RESPOSTA À TERCEIRA. —
Como diz o Filósofo, um conhecimento é
superior a outro, ou porque tem um objecto mais nobre, ou pela sua certeza[11].
Se porém os objectos fossem iguais em bondade e nobreza, a virtude mais certa
será a maior. Mas a menos certa porém, com objectos mais altos e mais
importantes, é superior a mais certa, mas que tem por objecto coisas
inferiores. Por isso o Filósofo diz que é
grande coisa poder conhecer algo sobre as coisas celestes, mesmo por uma razão
débil e local [12].
E, noutro lugar, Aristóteles diz, que é
preferível conhecer um pouco dos seres mais nobres, que conhecer muito de seres
inferiores [13].
Donde, a sabedoria, cujo objecto é o conhecimento de Deus, o homem, no estado
da vida presente, não pode alcançá-la perfeitamente, de modo a ter-lhe a posse,
o que só é próprio de Deus, como se disse [14].
Porém, mesmo esse pequeno conhecimento, que, pela sabedoria, podemos ter de
Deus, é preferível a qualquer outro.
RESPOSTA À QUARTA. — A
verdade e o conhecimento dos princípios indemonstráveis, depende da natureza
dos termos. Assim, quem souber o que é o todo e o que é a parte, imediatamente
compreenderá que o todo é maior que a parte.
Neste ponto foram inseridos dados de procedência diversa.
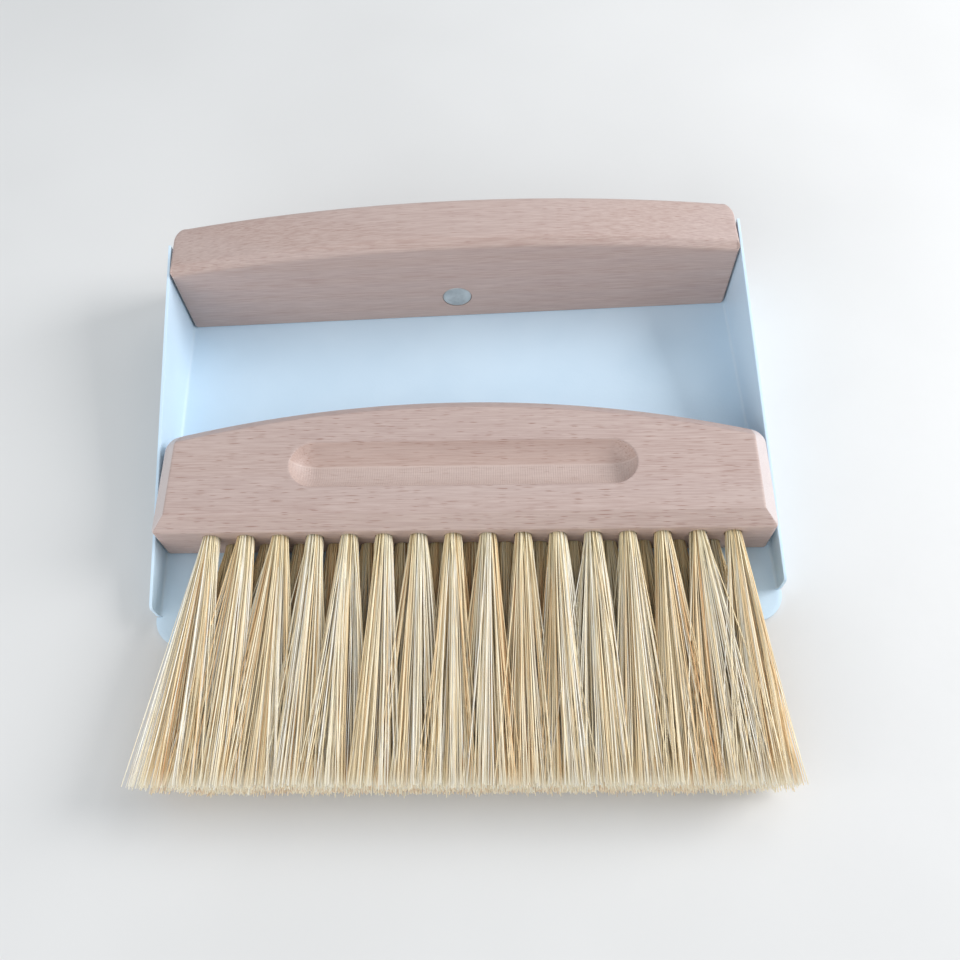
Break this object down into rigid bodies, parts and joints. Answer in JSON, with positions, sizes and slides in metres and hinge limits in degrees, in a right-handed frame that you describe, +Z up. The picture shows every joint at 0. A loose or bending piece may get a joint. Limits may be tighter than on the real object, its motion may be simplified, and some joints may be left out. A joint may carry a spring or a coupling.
{
  "type": "dust pan and brush set",
  "caption": "Folded sheet-metal dust pan with an arched beech handle board, and a beech hand brush with pale fibre tufts that lies in the pan and is held to the handle by disc magnets.",
  "frame": {"origin": "On the surface the pan rests on, under the middle of the handle's front face.", "axes": "X runs across the pan, to the right for someone looking from its open front edge towards the handle; Y runs from the open front edge towards the handle; Z is up."},
  "size_m": [0.23, 0.2256, 0.047],
  "materials": {
    "coated_sheet": "satin pale blue-white powder coat",
    "beech": "fine-sanded bare beech",
    "magnet_plate": "dulled nickel plate",
    "fibre": "pale plant fibre",
    "plain_steel": "bright zinc plate"
  },
  "bodies": {
    "pan": {"pan_tray": "coated_sheet", "pan_handle": "beech", "pan_magnet": "magnet_plate", "handle_screws": "plain_steel"},
    "brush": {"brush_block": "beech", "brush_magnet": "magnet_plate", "tuft_anchors": "plain_steel", "upper_tuft_01": "fibre", "upper_tuft_02": "fibre", "upper_tuft_03": "fibre", "upper_tuft_04": "fibre", "upper_tuft_05": "fibre", "upper_tuft_06": "fibre", "upper_tuft_07": "fibre", "upper_tuft_08": "fibre", "upper_tuft_09": "fibre", "upper_tuft_10": "fibre", "upper_tuft_11": "fibre", "upper_tuft_12": "fibre", "upper_tuft_13": "fibre", "upper_tuft_14": "fibre", "upper_tuft_15": "fibre", "upper_tuft_16": "fibre", "lower_tuft_01": "fibre", "lower_tuft_02": "fibre", "lower_tuft_03": "fibre", "lower_tuft_04": "fibre", "lower_tuft_05": "fibre", "lower_tuft_06": "fibre", "lower_tuft_07": "fibre", "lower_tuft_08": "fibre", "lower_tuft_09": "fibre", "lower_tuft_10": "fibre", "lower_tuft_11": "fibre", "lower_tuft_12": "fibre", "lower_tuft_13": "fibre", "lower_tuft_14": "fibre", "lower_tuft_15": "fibre"}
  },
  "joints": [
    {"name": "brush_slide", "type": "slide", "parent": "pan", "child": "brush", "axis": [0, 1, 0], "range_m": [-0.1, 0.055]}
  ]
}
Ora, conhecer em que consiste o
ente e o não-ente, o todo e a parte, e tudo o mais que resulta do ser e de que
se constituem como termos; os princípios indemonstráveis, isso pertence à
sabedoria. Pois, o ser comum é efeito próprio da causa altíssima, i. é, Deus. E
portanto, a sabedoria não só se serve dos princípios indemonstráveis, que é o objecto
do intelecto, para por eles chegar a conclusões, como o fazem também as outras
ciências, mas também os julga e disputa contra os que os negam. Donde se
conclui que a sabedoria é maior virtude que o intelecto.